9 Temmuz 2019

Güngör Arslan– 

Kimilerine göre 150 bin kimilerine göre daha fazla.

Bana sorarsanız en az 1 milyon KHK’lı var bu ülkede.

Peki, bu ülkede yaşayan 81 milyon insan KHK nedir biliyor mu acaba?

Bence bilmiyor.

KHK ne demek biliyor musunuz?

KHK demek yaşarken ÖLMEK demektir.

Bir insanın yaşarken görebileceği en büyük EZİYET en büyük İŞKENCE en büyük CEZADIR.

Ölümden beter bir şeydir.

Çünkü ÖLÜM bir anlamda kurtuluştur.

Ama KHK yaşarken her dakika her gün İŞKENCE çekmektir.

HAKSIZLIKTIR,

HUKUKSUZLUKTUR,

NAZİ ZULMÜNDEN daha da beter bir olaydır.

KHK’yı anlatmak için bazen kelimeler bile yetersiz kalır.

Şimdi nereden çıktı bu KHK diyebilirsiniz bana.

Ben bir KHK’lıyım.

Kanun Hükmünde Kararname ile hayatı karartılmış, her şeyi elinden alınmış, haksızlığa ve hukuksuzluğa maruz kalmış yüzbinlerce inandan biriyim.

Tam 3 yıl oldu bu zülme maruz kaldığım.

O gün bu gündür susuyorum ve kendimi anlatmıyorum.

Neden mi?

Herkesi acısı kendisine büyüktür.

Benim yaşadıklarımın büyüklüğünü ancak ben ve ailem bilir.

Ama hem 30 gün kaldığım gözaltında hem de serbest bırakıldıktan sonra gördüklerim ve birebir şahit olduklarımdan sonra kendi acımı konuşmama ve yazmama kararı aldım.

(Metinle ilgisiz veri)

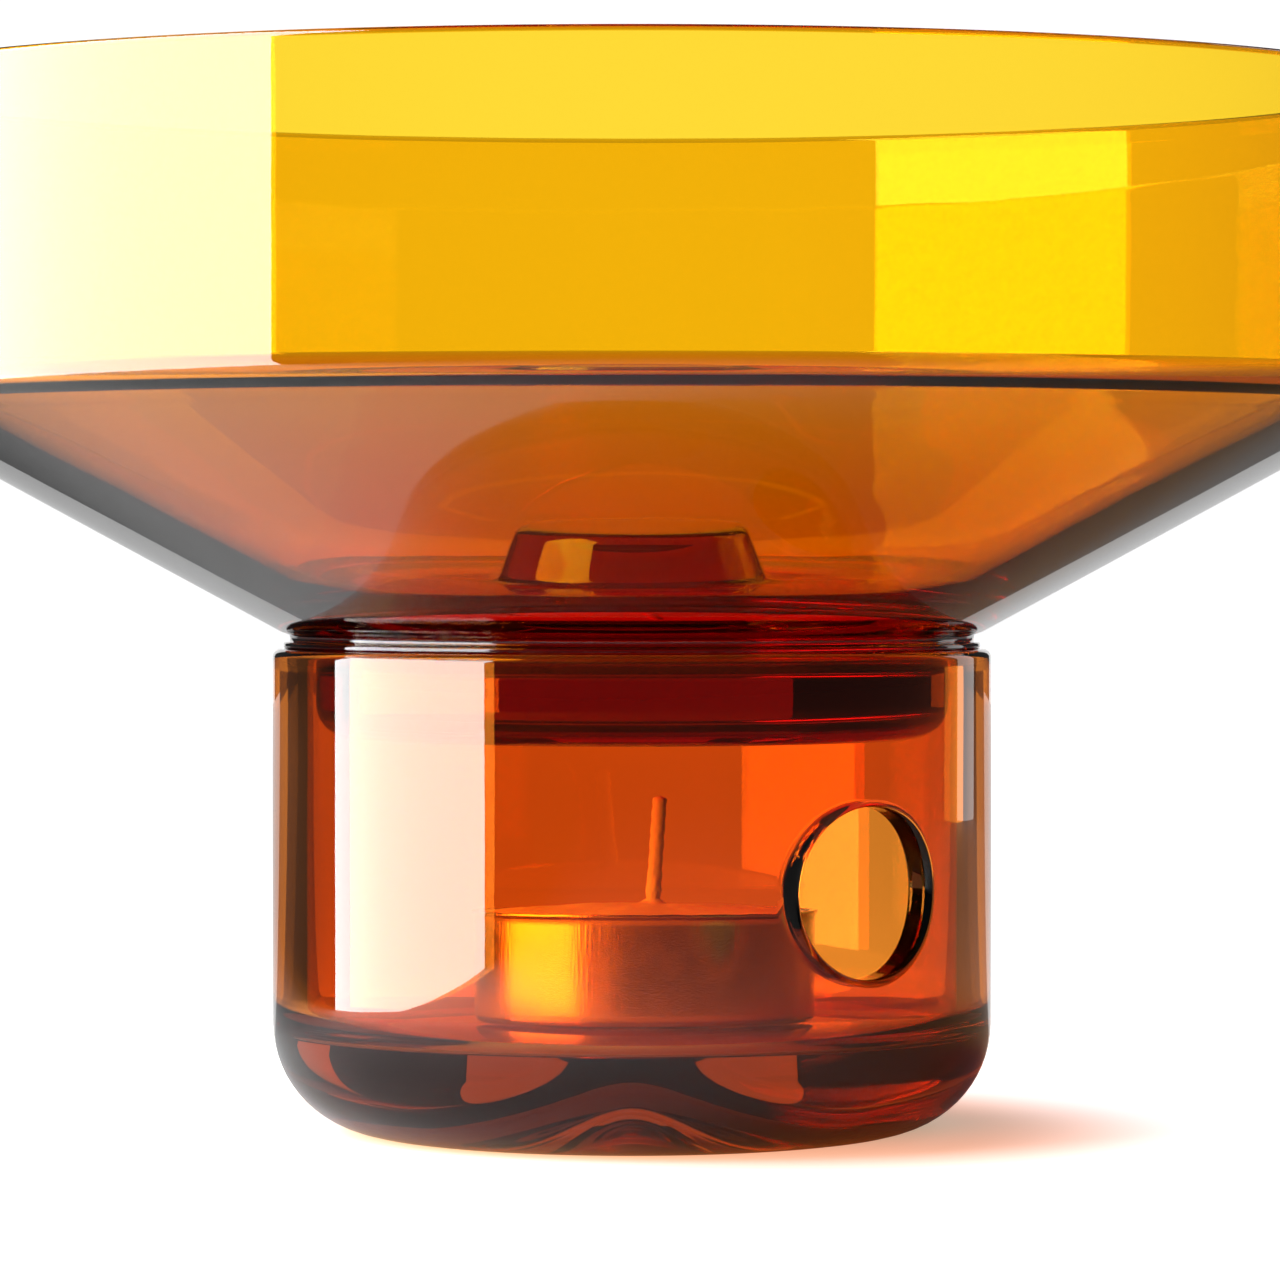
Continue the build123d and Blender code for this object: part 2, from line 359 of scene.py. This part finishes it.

Öyle zulümler öyle vicdansızlıklar var ki benim bunları anlatmaya ve yazmaya kelime haznem yetmiyor.

Sadece şu kadarını söyleyebilirim ki 12 Eylül darbesi olduğunda 17 yaşındaydım ve 8 gün ağır işkencelere maruz kaldım.

Şimdi şunu söyleyebilirim ki 12 Eylül’de yaşadıklarım ve gördüklerim bugün yaşananların yanında bir hiçtir.

12 Eylül’de öyle ya da böyle bir hukuk sistemi vardı.

Şimdi yok.

Ne mahkeme kararları geçerli ne de vicdan var.

İnsanlar resmen ölüme terk edilmiş durumdalar.

İnsan hakları, insan onuru ayaklar altında.

Bu ülke KHK sorununu çözmeli.

KHK sorunu çözülmediği sürece bu ülkeye HUZUR ve BARIŞ gelmez.

Bir ülke bu kadar çok haksızlığı, hukuksuzluğu uzun süre kaldıramaz.

İnsanların acısı var, AHI var.

Bu ülkenin bana sorarsanız tek gündemi KHK olmalı.

KHK zulmü bir milletvekiline ya da bir sivil toplum örgütüne bırakılmayacak kadar hayati önem taşımaktadır.

İşte bu nedenle CHP başta olmak üzere muhalefet partileri KHK için bir araya gelmeli bir komisyon kurmalı ve her ilde KHK’lılarla ilgili bir birim oluşturulmalıdır.

Ve daha da önemlisi artık KHK’lılar sokağa çıkmalı tıpkı EYT’liler gibi kendilerini göstermelidir.

Savaşma, mücadele etme zamanı geldi de geçti bile KHK’lılar için.

Neden mi?

Biz KHK’lıların kaybedecek hiçbir şeyi kalmadı da ondan.